Crooks and Liars
- Website type: News blog
- Available in: English
- Creator: John Amato
- Editor: John Amato
- Website: crooksandliars.com
- Commercial: Yes
- Launched: September 2004; 22 years ago

= Crooks and Liars =

American progressive political blog

Crooks and Liars is an anti-fake-news, progressive political news blog founded by John Amato. The website has been described as hyperpartisan.

==History==
Crooks and Liars, a self-described liberal political blog, was started by John Amato in September 2004. Amato, known as the "Vlogfather," was a pioneer of video blogging, which he turned to after an injury undermined his saxophone career during a hiatus from a reunion tour with Duran Duran. Amato said he started the site "because he thought that mainstream media wasn't critical enough of the Bush Administration, and he felt motivated to speak out".

In 2009, the site's coverage of CNN catching a falsehood in Fox News' coverage of Bill O'Reilly was highlighted by The Hill, as was its writeup about six potential President Barack Obama Supreme Court justice nominees, former House Speaker Newt Gingrich's attacks on Obama, critiques of Obama "appeasing" House Republicans, criticism of President Obama's surrogates, the 2009 Republican Party leader's focus on supporting gay marriage and the site's 2009 donation drive.

In 2021, Crooks and Liars helped expose President Donald Trump's supporters' efforts to cast doubt on the results of the 2020 election. According to The New Yorker, the site "dug up tax filings" that exposed connections between nonprofits and a chairman of the Federalist Society who opposed efforts to make it easier to vote.

==Influence, recognition, and content==
Crooks and Liars received the "Best Video Blog" award at the Weblog Awards in 2006, and a "Best Weblog About Politics" at the 2008 Weblog Awards. Time magazine listed Crooks and Liars as one of the 25 Best Blogs of 2009. In 2010, Crooks and Liars' content was featured by New York magazine's Intelligencer.
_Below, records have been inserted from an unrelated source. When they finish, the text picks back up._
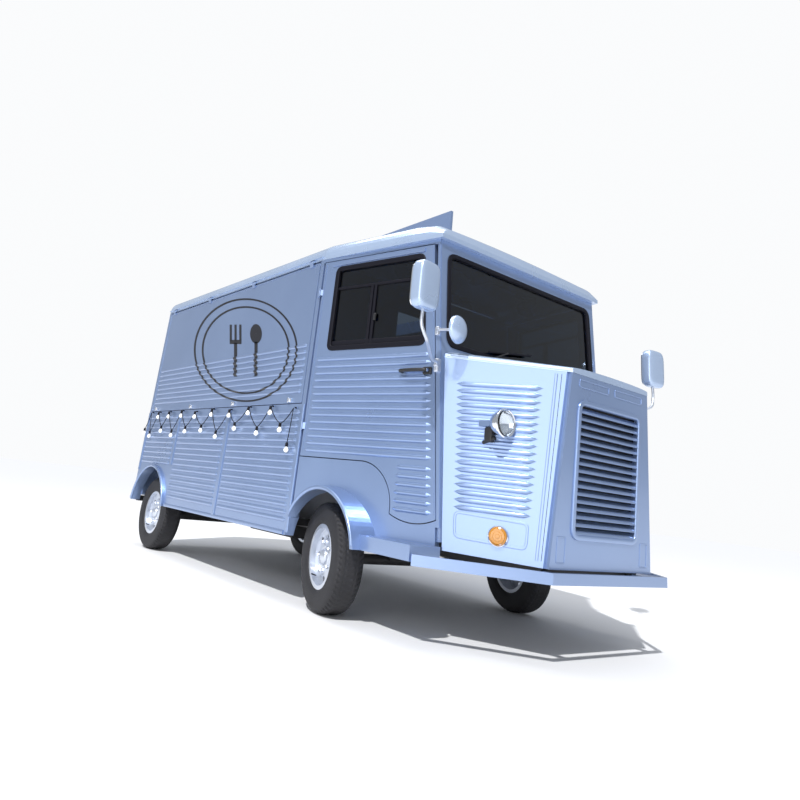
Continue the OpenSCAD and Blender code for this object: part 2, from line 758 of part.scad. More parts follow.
// The rearmost point of the bumper, at the inner corner of its slanted piece.
bumper_rear_y = bumper_end[1] + bumper_t * (bumper_end[0] - bumper_w / 2)
    / norm([bumper_end[0] - bumper_w / 2, bumper_end[1] - front_y]);

module front_bumper() in_frame() color(paint) {
    a = [bumper_w / 2, front_y];
    b = bumper_end;
    n = [a[1] - b[1], b[0] - a[0]] / norm(b - a) * bumper_t;    // inward normal
    m = a + [-bumper_t * tan(atan2(b[1] - a[1], b[0] - a[0]) / 2), bumper_t];
    translate([0, 0, bumper_top_z - bumper_h]) linear_extrude(bumper_h) polygon([
        [-b[0], b[1]], [-a[0], a[1]], a, b, b + n, m, [-m[0], m[1]], [-b[0] - n[0], b[1] + n[1]]]);
    for (s = [-1, 1])
        box([s * rail_x - 20, front_y + bumper_t - 1, rail_top_z - rail_h],
            [s * rail_x + 20, rail_front_y, bumper_top_z - 8]);
}

fender_t = 45;
step_z0 = 420;                         // lower side of the step box before the wheel
step_z1 = 500;
step_y1 = 440;                         // its rear end, at the wheel arch

// Where the fender's skin ends, along the door plane, behind the cab's front wall.
function fender_end(z) = along(screen_y(z) + front_wall_t + 1);

// The fender's skin on the door plane, before the door is cut from it.
module fender_outline(g) polygon([
    [12 - g, step_z0 - g], [fender_end(step_z0) + g, step_z0 - g],
    [fender_end(door_low_z) + g, door_low_z + g], [12 - g, door_low_z + g]]);

module front_arch(r) translate([front_arch_y, front_arch_z]) circle(r = r, $fn = 96);

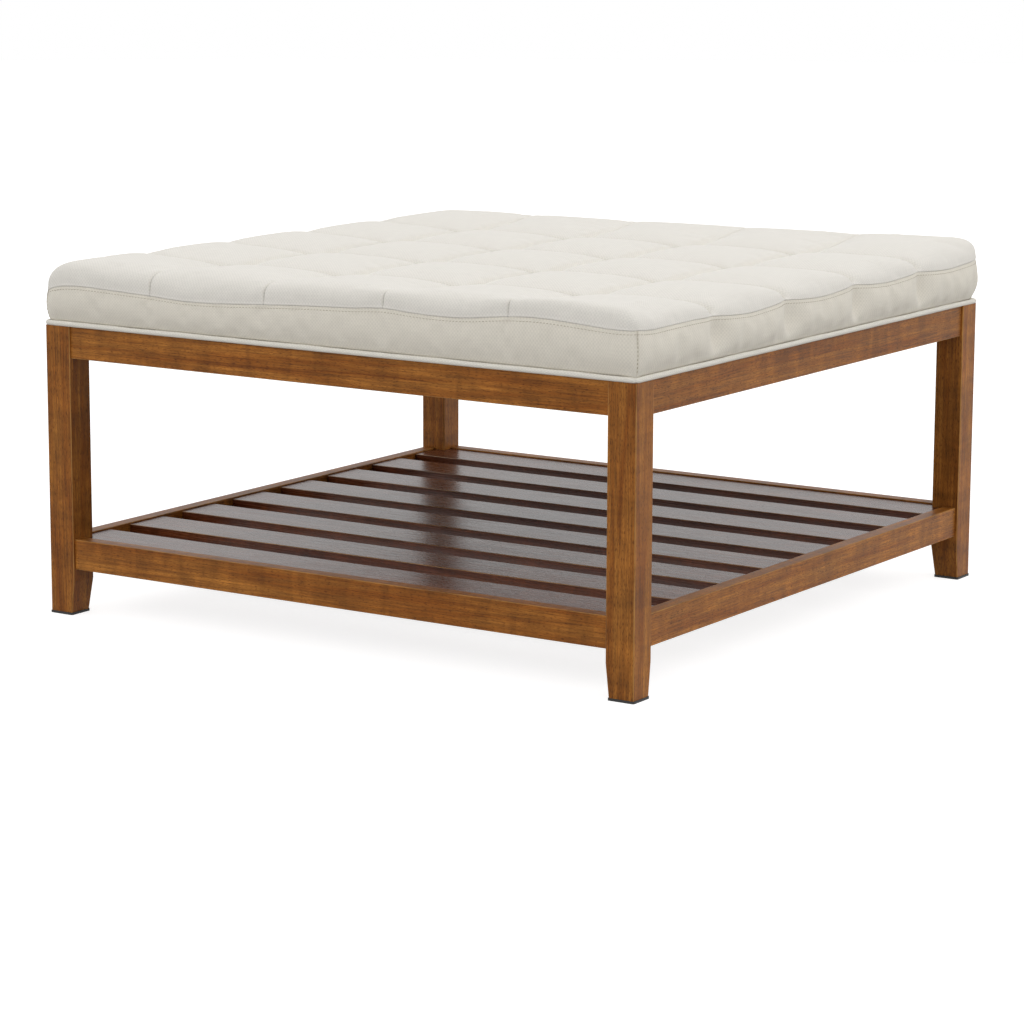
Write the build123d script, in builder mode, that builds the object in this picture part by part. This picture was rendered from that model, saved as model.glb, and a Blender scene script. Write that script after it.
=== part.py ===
from build123d import *
import os
from math import cos, radians, sqrt

# Square ottoman coffee table: a tufted cushion on a wooden frame, with a slatted shelf.
# The origin is at the middle of the floor, +X to the right along the front, +Z up.

# Table, over the outer faces of the legs
table_width = 860.0
table_depth = 860.0

# Foot pads
pad_thickness = 3.0
pad_margin = 0.8
pad_corner_radius = 2.0

# Legs, with the two inner faces drawn in at the foot
leg_width = 38.0
leg_length = 363.0
leg_edge_radius = 1.5
foot_taper_height = 40.0
foot_taper_inset = 4.5

# Aprons under the cushion
apron_height = 40.0
apron_thickness = 20.0
apron_setback = 3.0
apron_edge_radius = 1.2

# Rails round the shelf
rail_height = 38.5
rail_thickness = 19.0
rail_setback = 3.5
rail_ground_clearance = 58.5
rail_edge_radius = 1.2

# Shelf slats and the cleats that carry their ends
slat_count = 8
slat_width = 66.0
slat_thickness = 14.0
slat_drop = 2.0
slat_edge_radius = 1.0
slat_end_clearance = 0.4
slat_notch_clearance = 0.5
cleat_width = 18.0
cleat_height = 18.0
cleat_end_clearance = 0.8

# Corner blocks, glued and screwed in the angle of two boards behind each leg
block_depth = 31.8
upper_block_reveal = 2.0
lower_block_reveal = 1.5

# Hex socket bolts that hold the legs, with washers and threaded inserts
bolt_diameter = 6.0
bolt_length = 60.0
bolt_head_diameter = 10.0
bolt_head_height = 6.0
bolt_head_chamfer = 0.6
bolt_socket_flats = 5.0
bolt_socket_depth = 3.0
bolt_clearance = 0.3
bolt_tip_clearance = 2.0
washer_diameter = 18.0
washer_thickness = 1.6
spring_washer_diameter = 11.8
spring_washer_thickness = 1.5
spring_washer_slit = 1.2
insert_diameter = 10.0
insert_length = 20.0
insert_recess = 5.5
insert_clearance = 0.05

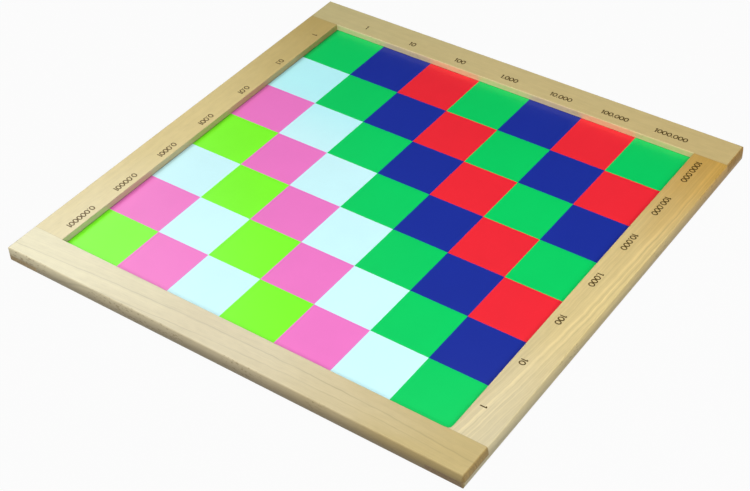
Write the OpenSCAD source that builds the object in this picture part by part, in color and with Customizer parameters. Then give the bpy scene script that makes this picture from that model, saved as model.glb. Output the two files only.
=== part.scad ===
// Decimal multiplication board: a shallow hardwood tray with a coloured place-value floor.
//
// Four rails with a crowned outer face are half-lapped at the corners and hold a thin
// printed panel in a groove. The origin is in the middle of the underside, +X runs along the
// front rail to the right, +Y to the back rail and +Z up.

/* [Squares] */
// Side of one coloured square, sized for a nine-bead bar
square_side = 70; // [50:1:90]
// Squares along each side of the board
squares = 7; // [3:1:9]
// Colour left between the outer squares and the tray wall
tray_margin = 2; // [0:0.5:6]

/* [Rails] */
// Width of each rail
rail_w = 42; // [30:0.5:60]
// Height of each rail
rail_h = 19; // [16:1:26]
// Height of the tray wall above the printed floor
wall_h = 7.5; // [6:0.5:9]
// Radius of the crowned outer face, from the top to the foot
crown_radius = 30; // [20:1:60]
// Radius along the upper outer edges
edge_round = 2; // [1:0.5:4]
// Radius along the lower outer edges
foot_round = 3; // [1:0.5:4]
// Radius of the upright outer corners
corner_round = 5; // [2:0.5:8]
// Radius along the top edge of the tray wall
arris_round = 0.8; // [0.4:0.1:1.5]
// Radius of the wood left in the front right corner of the tray
corner_fillet = 5; // [3:0.5:8]

/* [Panel] */
// Thickness of the bare panel
panel_t = 4; // [3:0.5:5]
// Thickness of the printed layer on the panel
print_t = 0.3; // [0.2:0.1:0.5]
// Depth of the groove that holds the panel
groove_depth = 7; // [4:0.5:12]
// Gap between the edge of the panel and the bottom of the groove
panel_play = 0.5; // [0.2:0.1:1]
// Corner cut off each square, so that squares of one colour stay apart
corner_clip = 0.2; // [0.1:0.1:0.5]

/* [Hidden] */
// Fineness of round edges
$fn = 48;
// How far a cut runs past the face that it opens
past = 1;
// How far the upright corners stand out, so that they cross the crowned faces cleanly
corner_proud = 0.1;
// How far an edge's radius stands out past the crown, so that the two cross cleanly
edge_proud = 0.01;

// Inside width of the tray
tray_w = squares * square_side + 2 * tray_margin;
// Outside width of the frame
frame_w = tray_w + 2 * rail_w;
// Height of the plane where the corner laps meet
lap_h = rail_h / 2;
// Height of the tray's floor, the top of the print
floor_z = rail_h - wall_h;
// Width of the panel from groove to groove
panel_w = tray_w + 2 * (groove_depth - panel_play);
// Height of the underside of the panel
panel_z = floor_z - print_t - panel_t;

green = "#08c85a";
dark_blue = "#1e3296";
red = "#ee2c38";
light_blue = "#c8f6ff";
pink = "#f07ccb";
lime = "#86ff3c";

// What a radius takes off a corner at the origin that fills the quarter below and left of it
module corner_waste(radius) {
    difference() {
        translate([-radius, -radius])
            square(2 * radius);
        translate([-radius, -radius])
            circle(r = radius);
    }
}

// How far inside the outermost line the centre of an outer edge's radius lies
function edge_inset(radius) =
    crown_radius - sqrt(pow(crown_radius - radius + edge_proud, 2)
                        - pow(rail_h / 2 - radius, 2));

// The point past the outer face on the line from the centre of the crown through another point
function past_face(hub, point) =
    hub + (point - hub) * (crown_radius + 2 * past) / (point[0] - hub[0]);

// What moulding takes off beyond one outer edge, from its centre up or down to a level
module edge_waste(hub, centre, radius, level) {
    difference() {
        polygon([centre, [centre[0], level], [2 * past, level], past_face(hub, centre)]);
        translate(centre)
            circle(r = radius);
    }
}

// What moulding takes off the outer side: the outermost line of the face is at X 0, Y is up
module moulding_waste() {
    hub = [-crown_radius, rail_h / 2];
    top = [-edge_inset(edge_round), rail_h - edge_round];
    foot = [-edge_inset(foot_round), foot_round];
    difference() {
        translate([-rail_h / 2, -past])
            square([rail_h / 2 + 2 * past, rail_h + 2 * past]);
        translate(hub)
            circle(r = crown_radius);
    }
    edge_waste(hub, top, edge_round, rail_h + past);
    edge_waste(hub, foot, foot_round, -past);
}

// Section of a rail: X from the tray wall outwards, Y up
module rail_section() {
    difference() {
        square([rail_w + past, rail_h]);
        translate([rail_w, 0])
            moulding_waste();
    }
}

// Runs a section along the back wall of the tray for a length, with its middle at a given X
module along_back_wall(length, middle = 0) {
    translate([middle - length / 2, tray_w / 2, 0])
        rotate([90, 0, 90])
            linear_extrude(length)
                children();
}

// Turns what is drawn for the back of the tray to another side
module at_side(angle) {
    rotate([0, 0, angle])
        children();
}

// What moulding takes off both ends of the bar at the back, with its upright corners
module end_waste() {
    corner = frame_w / 2 + corner_proud;
    for (end = [0, 1])
        mirror([end, 0, 0]) {
            translate([frame_w / 2, frame_w / 2 + past, 0])
                rotate([90, 0, 0])
                    linear_extrude(rail_w + 2 * past)
                        moulding_waste();
            translate([corner, corner, -past])
                linear_extrude(rail_h + 2 * past)
                    corner_waste(corner_round);
        }
}

// The half of its height that a bar gives up at each end, from a given level upwards
module lap_waste(low) {
    for (end = [0, 1])
        mirror([end, 0, 0])
            translate([tray_w / 2, tray_w / 2 - past, low])
                cube([rail_w + past, rail_w + 2 * past, lap_h + past]);
}

// Room for the panel and its print inside the rails
module groove_space() {
    space = tray_w + 2 * groove_depth;
    translate([-space / 2, -space / 2, panel_z])
        cube([space, space, panel_t + print_t]);
}

// What softens the top edge of the back wall, for a length with its middle at a given X
module wall_arris(length, middle = 0) {
    along_back_wall(length, middle)
        translate([0, rail_h])
            mirror([1, 0])
                corner_waste(arris_round);
}

// Moulded bar at the back, the full width of the frame, before its laps are cut
module moulded_bar() {
    difference() {
        along_back_wall(frame_w + 2 * past)
            rail_section();
        end_waste();
    }
}

// Bar at the back whose laps lie on top
module upper_bar() {
    difference() {
        moulded_bar();
        lap_waste(-past);
        groove_space();
    }
}

// Bar at the back whose laps lie underneath
module lower_bar() {
    difference() {
        moulded_bar();
        lap_waste(lap_h);
        groove_space();
    }
}

// Wood left in a corner of the tray, drawn for the back left corner, where the bar at the
// back carries it
module tray_corner() {
    centre = [-tray_w / 2 + corner_fillet, tray_w / 2 - corner_fillet];
    translate([0, 0, floor_z])
        difference() {
            translate([-tray_w / 2, tray_w / 2 - corner_fillet])
                cube([corner_fillet, corner_fillet, wall_h]);
            translate([centre[0], centre[1], -past])
                cylinder(r = corner_fillet, h = wall_h + 2 * past);
            translate([centre[0], centre[1], wall_h])
                rotate_extrude()
                    translate([corner_fillet, 0])
                        mirror([1, 0])
                            corner_waste(arris_round);
        }
}

module back_rail() {
    color("burlywood")
        difference() {
            upper_bar();
            wall_arris(tray_w);
        }
}

module front_rail() {
    // Seen from the front rail, the tray's front right corner is its back left one
    plain = tray_w - corner_fillet;
    color("wheat")
        at_side(180)
            difference() {
                upper_bar();
                wall_arris(plain, corner_fillet / 2);
            }
}

module left_rail() {
    color("tan")
        at_side(90)
            difference() {
                lower_bar();
                wall_arris(tray_w);
            }
}

module right_rail() {
    plain = tray_w - corner_fillet;
    color("goldenrod")
        at_side(-90) {
            difference() {
                lower_bar();
                wall_arris(plain, -corner_fillet / 2);
            }
            mirror([1, 0, 0])
                tray_corner();
        }
}

module panel() {
    color("peru")
        translate([-panel_w / 2, -panel_w / 2, panel_z])
            cube([panel_w, panel_w, panel_t]);
}

// Where the line in front of square number i lies; the outer squares run on to the edge of
// the panel, inside the groove
function line_at(i) =
    i == 0 ? -panel_w / 2 :
    i == squares ? panel_w / 2 :
    (i - squares / 2) * square_side;

// One printed square, column counted from the left and row from the back
module field(column, row) {
    x0 = line_at(column);
    x1 = line_at(column + 1);
    y0 = -line_at(row + 1);
    y1 = -line_at(row);
    c = corner_clip;
    translate([0, 0, floor_z - print_t])
        linear_extrude(print_t)
            polygon([[x0 + c, y0], [x1 - c, y0], [x1, y0 + c], [x1, y1 - c],
                     [x1 - c, y1], [x0 + c, y1], [x0, y1 - c], [x0, y0 + c]]);
}

// Every square on the diagonals that share one colour: side is 1 for the whole-number
// half, with the main diagonal, and -1 for the decimal half
module fields(side, place) {
    for (column = [0:squares - 1])
        for (row = [0:squares - 1]) {
            steps = column - row;
            in_half = side > 0 ? steps >= 0 : steps < 0;
            if (in_half && abs(steps) % 3 == place)
                field(column, row);
        }
}

module green_fields() {
    color(green)
        fields(1, 0);
}

module dark_blue_fields() {
    color(dark_blue)
        fields(1, 1);
}

module red_fields() {
    color(red)
        fields(1, 2);
}

module light_blue_fields() {
    color(light_blue)
        fields(-1, 1);
}

module pink_fields() {
    color(pink)
        fields(-1, 2);
}

module lime_fields() {
    color(lime)
        fields(-1, 0);
}

front_rail();
back_rail();
left_rail();
right_rail();
panel();
green_fields();
dark_blue_fields();
red_fields();
light_blue_fields();
pink_fields();
lime_fields();
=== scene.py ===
# Looks of the decimal multiplication board: its four rails of wood, the printed squares on
# its panel, the numbers on the rails, and the studio that it is photographed in.
from math import pi, radians

import bmesh
import bpy
from mathutils import Matrix, Vector


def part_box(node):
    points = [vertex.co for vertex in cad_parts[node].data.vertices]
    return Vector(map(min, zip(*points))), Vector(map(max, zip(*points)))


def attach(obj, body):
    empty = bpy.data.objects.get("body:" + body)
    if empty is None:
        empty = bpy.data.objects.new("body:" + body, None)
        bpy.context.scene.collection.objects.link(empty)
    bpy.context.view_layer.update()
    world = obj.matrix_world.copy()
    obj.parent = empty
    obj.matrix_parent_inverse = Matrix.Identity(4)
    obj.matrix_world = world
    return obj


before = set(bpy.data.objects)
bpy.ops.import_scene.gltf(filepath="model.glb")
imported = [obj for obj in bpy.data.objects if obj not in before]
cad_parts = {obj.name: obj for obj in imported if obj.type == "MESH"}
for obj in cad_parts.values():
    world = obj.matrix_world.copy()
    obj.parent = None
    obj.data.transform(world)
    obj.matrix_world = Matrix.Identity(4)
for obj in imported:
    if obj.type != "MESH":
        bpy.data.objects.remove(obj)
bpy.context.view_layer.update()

MM = 0.001

# Sizes that the finishes and the numbers are set out from
square = 70 * MM
rail_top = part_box("front_rail")[1].z
frame_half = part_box("front_rail")[1].x
rail_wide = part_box("back_rail")[1].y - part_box("back_rail")[0].y
tray_half = frame_half - rail_wide
lap_height = rail_top / 2


# Building finishes

def finish(name):
    """A new material with an empty Principled shader, as its material, nodes and shader."""
    material = bpy.data.materials.new(name)
    material.use_nodes = True
    tree = material.node_tree
    return material, tree, tree.nodes["Principled BSDF"]


def put(tree, kind, settings=None, **inputs):
    """Adds a node. Settings are its menus; each input takes a value or a link."""
    node = tree.nodes.new("ShaderNode" + kind)
    for key, value in (settings or {}).items():
        setattr(node, key, value)
    for key, value in inputs.items():
        plug(tree, node.inputs[key.replace("_", " ")], value)
    return node


def plug(tree, socket, value):
    """Links a socket to what feeds it, or sets its value."""
    if isinstance(value, bpy.types.NodeSocket):
        tree.links.new(value, socket)
    else:
        socket.default_value = value


def sum_up(tree, operation, *values):
    """One step of arithmetic on numbers or links."""
    node = tree.nodes.new("ShaderNodeMath")
    node.operation = operation
    for socket, value in zip(node.inputs, values):
        plug(tree, socket, value)
    return node.outputs[0]


def product(tree, first, *others):
    """Numbers or links multiplied together."""
    for other in others:
        first = sum_up(tree, "MULTIPLY", first, other)
    return first


def size_of(tree, value):
    """A number without its sign."""
    return sum_up(tree, "ABSOLUTE", value)


def ranged(tree, value, settings, start, end, low, high):
    """A value brought from the range of start to end to the range of low to high."""
    node = put(tree, "MapRange", settings, Value=value)
    for key, number in (("From Min", start), ("From Max", end), ("To Min", low), ("To Max", high)):
        node.inputs[key].default_value = number
    return node.outputs["Result"]


def ease(tree, value, start, end, low=0.0, high=1.0):
    """Smooth change from low to high as a value goes from start to end."""
    return ranged(tree, value, {"interpolation_type": "SMOOTHSTEP"}, start, end, low, high)


def spread(tree, value, low, high):
    """Noise brought from its usual range of 0.3 to 0.7 to another range."""
    return ranged(tree, value, None, 0.3, 0.7, low, high)


def tint(tree, mode, amount, under, over):
    """Lays one colour over another."""
    node = tree.nodes.new("ShaderNodeMix")
    node.data_type = "RGBA"
    node.blend_type = mode
    plug(tree, node.inputs["Factor"], amount)
    plug(tree, node.inputs[6], under)
    plug(tree, node.inputs[7], over)
    return node.outputs[2]


def grey(tree, value):
    """A number as a grey, to multiply a colour by."""
    return put(tree, "CombineColor", Red=value, Green=value, Blue=value).outputs["Color"]


def toned(tree, colour, tone):
    """A colour multiplied by a tone."""
    return tint(tree, "MULTIPLY", 1.0, colour, (*tone, 1))


def shaded(tree, colour, shade):
    """A colour made lighter or darker by a number."""
    return tint(tree, "MULTIPLY", 1.0, colour, grey(tree, shade))


def parts(tree, vector):
    """The three parts of a vector."""
    return put(tree, "SeparateXYZ", Vector=vector).outputs[:]


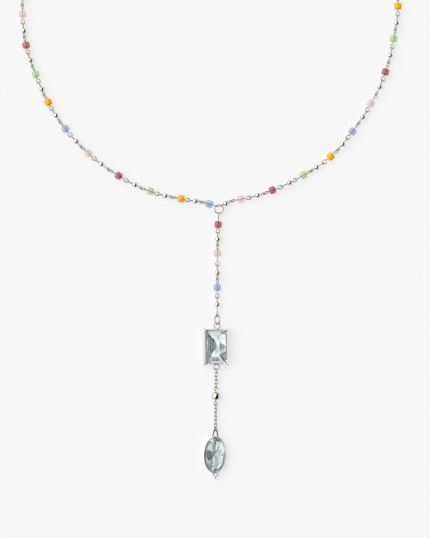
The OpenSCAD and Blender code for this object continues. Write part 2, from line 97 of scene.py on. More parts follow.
# The softening of cut edges, on beads and on the rectangular setting
EDGE_BEVEL = 0.07

# The eyed wires. The eyes at a bead are long, those at a ball round. They are turned about their wires so that each
# hooks the next, and change sides at one place of the loop.
EYE_LEN = 1.6
EYE_W = 1.2
ROUND_EYE = 1.24
EYE_R = 0.18  # radius of the wire
BEAD_HALF = 1.22
BALL_R = 0.95
BIG_BALL_R = 1.6
CLASP_WIRE_R = 0.17
OPEN = 0
SLANT = 57
UPRIGHT = 90
FLIP_PLACE = 12

# The hooks down the drop, with the distance from each wire's upper hook to its bead or ball
DROP_ROWS = [
    (0.6, 40.9, 4.26), (0.55, 36.4, 2.25), (0.45, 29.2, 2.9), (0.5, 24.2, 2.7), (0.4, 17.6, 2.95), (0.45, 11, 2.45),
]

# The joining ring, and where the loop's two ends and the drop hook it: degrees round it and how far in
JOIN_C = Vector((1.05, 49.4, WIRE_Z))
JOIN_R = 1.55
JOIN_LEFT = (122, 0.31)
JOIN_RIGHT = (68, 0.31)
JOIN_BOTTOM = (268, 0.26)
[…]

A 2011 study in Journalism included Crooks and Liars in a list of the "12 most popular partisan blogs."

A 2017 study by Harvard University's Berkman Klein Center found that Crooks and Liars was among the 50 websites whose content was most frequently shared on Twitter by supporters of Hillary Clinton in the United States presidential election, 2016.

In 2016, Indiana University Kokomo professor Paul Cook included Crooks and Liars in a list of sites with a "tendency to rely on clickbait headlines". The same year, Melissa Zimdars, an assistant professor of media at Merrimack College, identified Crooks and Liars as one of several news websites with "a baiting or heavily biased tone". A 2019 study identified Crooks and Liars as a "biased source".

The Oxford Internet Institute identifies Crooks and Liars as a "junk news" source.

A 2019 study published in the Proceedings of the National Academy of Sciences found that self-identified Democrats trusted Fox News more than Crooks and Liars. The same study classified Crooks and Liars as a hyperpartisan source.

Jane Mayer, writing in The New Yorker, described Crooks and Liars as a "progressive investigative reporting site."